§ **Task to carry out**
Quote exactly the lines from the line containing "if empty is" to the line containing "obj.matrix_parent_inverse = Matrix.Identity(4)", both lines included, please, and nothing more.

§ **Collected material**
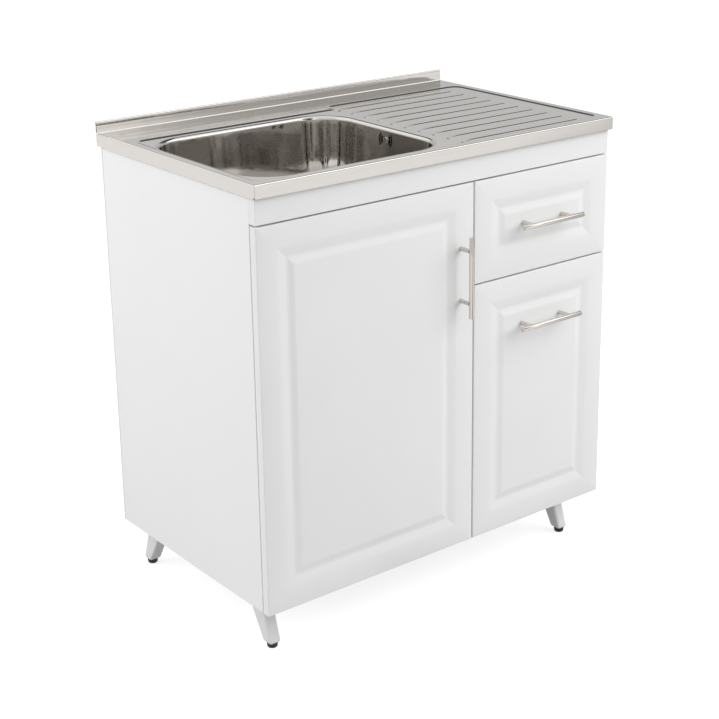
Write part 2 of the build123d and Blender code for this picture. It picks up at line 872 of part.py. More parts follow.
def handle(label, centre, direction):
    # a round bar on two posts, each held by a screw from behind the front
    cx, cz = centre
    half = handle_hole_spacing / 2
    spots = [(cx + side * half * direction[0], cz + side * half * direction[1]) for side in (-1, 1)]
    along = (direction[0], 0, direction[1])
    with BuildPart() as bar:
        with BuildSketch(Plane(origin=(cx, handle_axis_y, cz), z_dir=along)):
            Circle(handle_radius)
        extrude(amount=handle_length / 2, both=True)
        chamfer(bar.edges().filter_by(GeomType.CIRCLE), length=handle_chamfer)
    finish(bar, f"{label}_handle_bar")
    post_end = handle_axis_y + handle_radius
    with BuildPart() as posts:
        for x, z in spots:
            with BuildSketch(Plane(origin=(x, face_y, z), z_dir=(0, -1, 0))):
                Circle(post_radius)
            extrude(amount=face_y - post_end)
            with BuildSketch(Plane(origin=(x, face_y, z), z_dir=(0, -1, 0))):
                Circle(handle_screw_radius + fit_gap)
            extrude(amount=handle_screw_bite + fit_gap, mode=Mode.SUBTRACT)
    finish(posts, f"{label}_handle_posts")
    head_y = face_y + front_thickness
    with BuildPart() as screws:
        for x, z in spots:
            with BuildSketch(Plane(origin=(x, head_y, z), z_dir=(0, -1, 0))):
                Circle(handle_screw_radius)
            extrude(amount=front_thickness + handle_screw_bite)
            with BuildSketch(Plane(origin=(x, head_y, z), z_dir=(0, 1, 0))):
                Circle(handle_screw_head)
            extrude(amount=handle_screw_head_height)
    finish(screws, f"{label}_handle_screws")
    return spots


# ---------------------------------------------------------------- door and hinges
def hinge_plane(height):
    # u to the right from the door's hinge edge, w backward from the door's face
    return Plane(origin=(door_left, face_y, height), x_dir=(1, 0, 0), z_dir=(0, 0, 1))


def door():
    centre = (door_right - door_handle_inset, front_top - door_handle_drop)
    spots = handle("door", centre, (0, 1))
    front = routed_front((door_left, door_right), (carcass_bottom, front_top), spots)
    cup_x = door_left + cup_centre_u
    with BuildPart() as piece:
        add(front.part)
        for height in hinge_heights:
            back = Plane(origin=(cup_x, face_y + front_thickness, height), z_dir=(0, 1, 0))
            with BuildSketch(back):
                Circle(cup_radius + slip_gap)
            extrude(amount=-(cup_depth + slip_gap), mode=Mode.SUBTRACT)
    finish(piece, "door_panel")


def hinge_cups():
    cup_x = door_left + cup_centre_u
    with BuildPart() as piece:
        for height in hinge_heights:
            back = Plane(origin=(cup_x, face_y + front_thickness, height), z_dir=(0, 1, 0))
            with BuildSketch(back):
                Circle(cup_radius)
            extrude(amount=-cup_depth)
            with BuildSketch(back):
                Circle(cup_rim_radius)
            extrude(amount=cup_rim)
            with BuildSketch(back.offset(cup_rim)):
                Circle(cup_radius - cup_wall)
            extrude(amount=-(cup_depth + cup_rim - cup_wall), mode=Mode.SUBTRACT)
            with BuildSketch(hinge_plane(height - cup_pin_half)):
                with Locations((cup_pivot_u, cup_pivot_w)):
                    Circle(cup_pin_radius + fit_gap)
            extrude(amount=2 * cup_pin_half, mode=Mode.SUBTRACT)
    finish(piece, "hinge_cups")


def hinge_pins(label, pivot, radius, half):
    with BuildPart() as piece:
        for height in hinge_heights:
            with BuildSketch(hinge_plane(height - half)):
                with Locations(pivot):
                    Circle(radius)
            extrude(amount=2 * half)
    finish(piece, label)


def hinge_links():
    # a bent link with an eye at each end
    arm_pivot = (arm_pivot_u, arm_pivot_w)
    cup_pivot = (cup_pivot_u, cup_pivot_w)
    elbow = (link_elbow_u, link_elbow_w)
    with BuildPart() as piece:
        for height in hinge_heights:
            with BuildSketch(hinge_plane(height - link_half_width)):
                with BuildLine() as path:
                    Polyline(cup_pivot, elbow, arm_pivot)
                trace(path.edges(), line_width=link_thickness)
                with Locations(arm_pivot, cup_pivot, elbow):
                    Circle(link_thickness / 2)
                with Locations(arm_pivot):
                    Circle(link_eye)
                with Locations(cup_pivot):
                    Circle(cup_pin_radius + link_thickness / 2)
                with Locations(arm_pivot):
                    Circle(pivot_pin_radius + fit_gap, mode=Mode.SUBTRACT)
                with Locations(cup_pivot):
                    Circle(cup_pin_radius + fit_gap, mode=Mode.SUBTRACT)
            extrude(amount=2 * link_half_width)
    finish(piece, "hinge_links")


def hinge_arms():
    # two cheeks joined by a web, standing on the mounting plate
    low = board + plate_thickness + slip_gap
    high = low + arm_height
    with BuildPart() as piece:
        for height in hinge_heights:
            for start in (-arm_half_width, arm_half_width - arm_metal):
                with BuildSketch(hinge_plane(height + start)):
                    with BuildLine():
                        Polyline(
                            (arm_pivot_u, arm_pivot_w - arm_nose),
                            (high, arm_pivot_w),
                            (high, arm_back_w),
                            (low, arm_back_w),
                            (low, arm_web_start_w),
                            (arm_pivot_u - arm_nose, arm_pivot_w),
                            close=True,
                        )
                    make_face()
                    with Locations((arm_pivot_u, arm_pivot_w)):
                        Circle(arm_nose)
                        Circle(pivot_pin_radius + fit_gap, mode=Mode.SUBTRACT)
                extrude(amount=arm_metal)
            with BuildSketch(hinge_plane(height - arm_half_width)):
                with Locations((high - arm_metal / 2, (arm_web_start_w + arm_back_w) / 2)):
                    Rectangle(arm_metal, arm_back_w - arm_web_start_w)
            extrude(amount=2 * arm_half_width)
    finish(piece, "hinge_arms")


def hinge_plates():
    with BuildPart() as piece:
        for height in hinge_heights:
            face = facing((left_inner, face_y, height), (1, 0, 0), (0, 1, 0))
            with BuildSketch(face):
                with Locations(((plate_start_w + plate_end_w) / 2, 0)):
                    Rectangle(plate_end_w - plate_start_w, 2 * plate_spine_half)
                with Locations((plate_wing_w, 0)):
                    RectangleRounded(plate_wing_depth, 2 * plate_wing_half, plate_corner)
            extrude(amount=plate_thickness)
        drill_screws()
    finish(piece, "hinge_plates")


# ---------------------------------------------------------------- drawers
def drawer_box(level, low, height):
    # two sides, a back between them and a thin bottom held in grooves
    high = low + height
    groove_low = low + drawer_groove_rise
    groove_high = groove_low + drawer_bottom_board + 2 * slip_gap
    for side, x0, groove_x in (
        ("left", box_left, box_left + drawer_board - drawer_groove),
        ("right", box_right - drawer_board, box_right - drawer_board),
    ):
        groove = (groove_x, groove_x + drawer_groove)
        with BuildPart() as piece:
            block((x0, x0 + drawer_board), (box_front, box_back), (low, high))
            block(groove, (box_front, box_back), (groove_low, groove_high), Mode.SUBTRACT)
        finish(piece, f"{level}_drawer_side_{side}")
    inner = (box_left + drawer_board, box_right - drawer_board)
    with BuildPart() as back:
        block(inner, (box_back - drawer_board, box_back), (groove_high, high))
    finish(back, f"{level}_drawer_back")
    tuck = drawer_groove - slip_gap
    floor_z = (groove_low + slip_gap, groove_high - slip_gap)
    with BuildPart() as floor:
        block((inner[0] - tuck, inner[1] + tuck), (box_front, box_back), floor_z)
    finish(floor, f"{level}_drawer_bottom")


def drawer_front(level, low, high, handle_z):
    centre = ((drawer_front_left + drawer_front_right) / 2, handle_z)
    spots = handle(f"{level}_drawer", centre, (1, 0))
    piece = routed_front((drawer_front_left, drawer_front_right), (low, high), spots)
    finish(piece, f"{level}_drawer_front")


def cabinet_runners(level, low):
    # channels screwed to the divider and the side panel, with the front rollers' axles
    x0 = divider_right
    y_range = (carcass_front + runner_start, carcass_front + runner_start + runner_length)
    high = low + runner_height
    with BuildPart() as piece:
        block((x0, x0 + runner_metal), y_range, (low, high))
        block((x0, x0 + runner_flange), y_range, (low, low + runner_metal))
        block((x0, x0 + runner_flange), (y_range[0] + track_start, y_range[1]), (high - runner_metal, high))
        axle_y = y_range[0] + roller_end_distance
        with BuildSketch(facing((x0, axle_y, roller_height(low)), (1, 0, 0), (0, 1, 0))):
            Circle(roller_axle)
        extrude(amount=roller_from_panel + roller_width)
        mirror(about=Plane.YZ.offset(drawer_x))
        drill_screws()
    finish(piece, f"{level}_cabinet_runners")


def roller_height(low):
    return low + runner_metal + roller_rest + roller_radius


def drawer_runners(level, low):
    # angles under the drawer's sides: a web, a foot under the side and a track above
    outer = box_left - runner_metal
    foot_high = low + box_above_runner
    track_low = roller_height(low) + roller_radius + roller_rest
    foot_end = box_left + drawer_board - runner_metal
    y_range = (box_front, box_back)
    track_end = box_back - 2 * roller_radius - roller_end_distance
    with BuildPart() as piece:
        block((outer, box_left), y_range, (foot_high - runner_metal, track_low + runner_metal))
        block((outer, foot_end), y_range, (foot_high - runner_metal, foot_high))
        block(
            (divider_right + roller_from_panel, box_left),
            (box_front, track_end),
            (track_low, track_low + runner_metal),
        )
        axle_y = box_back - roller_end_distance
        with BuildSketch(facing((box_left, axle_y, roller_height(low)), (-1, 0, 0), (0, 1, 0))):
            Circle(roller_axle)
        extrude(amount=runner_gap - roller_from_panel)
        mirror(about=Plane.YZ.offset(drawer_x))
    finish(piece, f"{level}_drawer_runners")


def rollers(label, low, y):
    x0 = divider_right + roller_from_panel
    with BuildPart() as piece:
        with BuildSketch(facing((x0, y, roller_height(low)), (1, 0, 0), (0, 1, 0))):
            Circle(roller_radius)
            Circle(roller_axle + fit_gap, mode=Mode.SUBTRACT)
        extrude(amount=roller_width)
        mirror(about=Plane.YZ.offset(drawer_x))
    finish(piece, label)


def drawer(level, front_low, front_high, height, handle_z):
    low = runner_low[level]
    drawer_front(level, front_low, front_high, handle_z)
    drawer_box(level, box_low[level], height)
    cabinet_runners(level, low)
    drawer_runners(level, low)
    rollers(f"{level}_front_rollers", low, carcass_front + runner_start + roller_end_distance)
    rollers(f"{level}_rear_rollers", low, box_back - roller_end_distance)


# ---------------------------------------------------------------- build everything
os.makedirs("parts", exist_ok=True)
sink_top()
sink_bowl()
waste_flange()
waste_gasket()
waste_body()
waste_screws()
strainer_basket()
overflow_head()
overflow_pipe()
side_panels()
bottom_panel()
divider_panel()
front_rail()
rear_rail()
back_panel()
sink_clips()
cabinet_screw_set()
legs()
leg_plates()
leg_bolts()
foot_glides()
door()
hinge_cups()
hinge_pins("hinge_cup_pins", (cup_pivot_u, cup_pivot_w), cup_pin_radius, cup_pin_half)
hinge_pins("hinge_arm_pins", (arm_pivot_u, arm_pivot_w), pivot_pin_radius, arm_half_width)
hinge_links()
hinge_arms()
hinge_plates()
upper_low = front_split + reveal / 2
lower_high = front_split - reveal / 2
drawer("upper", upper_low, front_top, upper_box_height, (upper_low + front_top) / 2)
drawer("lower", carcass_bottom, lower_high, lower_box_height, lower_high - deep_handle_drop)
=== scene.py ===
import json
from math import pi, radians

import bmesh
import bpy
import numpy as np
from mathutils import Matrix, Vector


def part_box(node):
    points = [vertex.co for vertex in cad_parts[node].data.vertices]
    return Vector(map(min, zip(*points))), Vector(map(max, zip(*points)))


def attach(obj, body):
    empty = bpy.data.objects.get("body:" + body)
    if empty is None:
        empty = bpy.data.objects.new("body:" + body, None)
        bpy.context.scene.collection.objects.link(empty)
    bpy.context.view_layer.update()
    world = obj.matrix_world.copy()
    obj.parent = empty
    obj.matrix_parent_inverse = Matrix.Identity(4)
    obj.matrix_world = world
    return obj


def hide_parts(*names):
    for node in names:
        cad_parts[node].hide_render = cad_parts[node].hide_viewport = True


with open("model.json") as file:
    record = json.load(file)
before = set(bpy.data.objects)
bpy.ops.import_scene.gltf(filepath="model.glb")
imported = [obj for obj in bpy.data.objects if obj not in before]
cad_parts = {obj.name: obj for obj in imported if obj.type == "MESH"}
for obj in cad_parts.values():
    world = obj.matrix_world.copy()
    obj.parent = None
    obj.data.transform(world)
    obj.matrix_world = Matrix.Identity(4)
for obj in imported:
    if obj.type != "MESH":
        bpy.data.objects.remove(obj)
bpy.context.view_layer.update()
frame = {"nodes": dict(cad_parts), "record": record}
print("frame loaded with", len(frame["nodes"]), "nodes")

millimetre = 0.001
# in millimetres, smaller than anything modelled
hair = 1e-3
bodies = frame["record"]["behaviour"]["bodies"]
bodyOfNode = {node: body for body, nodes in bodies.items() for node in nodes}
slotOfNode = {part["node"]: part["material_slot"] for part in frame["record"]["subparts"]}


def cornersOf(node):
    # lowest and highest corner of a CAD node, in millimetres
    return np.array([list(corner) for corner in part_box(node)]) / millimetre


def linear(hexColour):
    # an sRGB hex colour turned to linear red, green, blue and alpha
    parts = np.array([int(hexColour[i:i + 2], 16) for i in (1, 3, 5)]) / 255
    curved = np.where(parts <= 0.04045, parts / 12.92, ((parts + 0.055) / 1.055) ** 2.4)
    return (*curved.tolist(), 1.0)


# finishes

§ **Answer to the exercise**
    if empty is None:
        empty = bpy.data.objects.new("body:" + body, None)
        bpy.context.scene.collection.objects.link(empty)
    bpy.context.view_layer.update()
    world = obj.matrix_world.copy()
    obj.parent = empty
    obj.matrix_parent_inverse = Matrix.Identity(4)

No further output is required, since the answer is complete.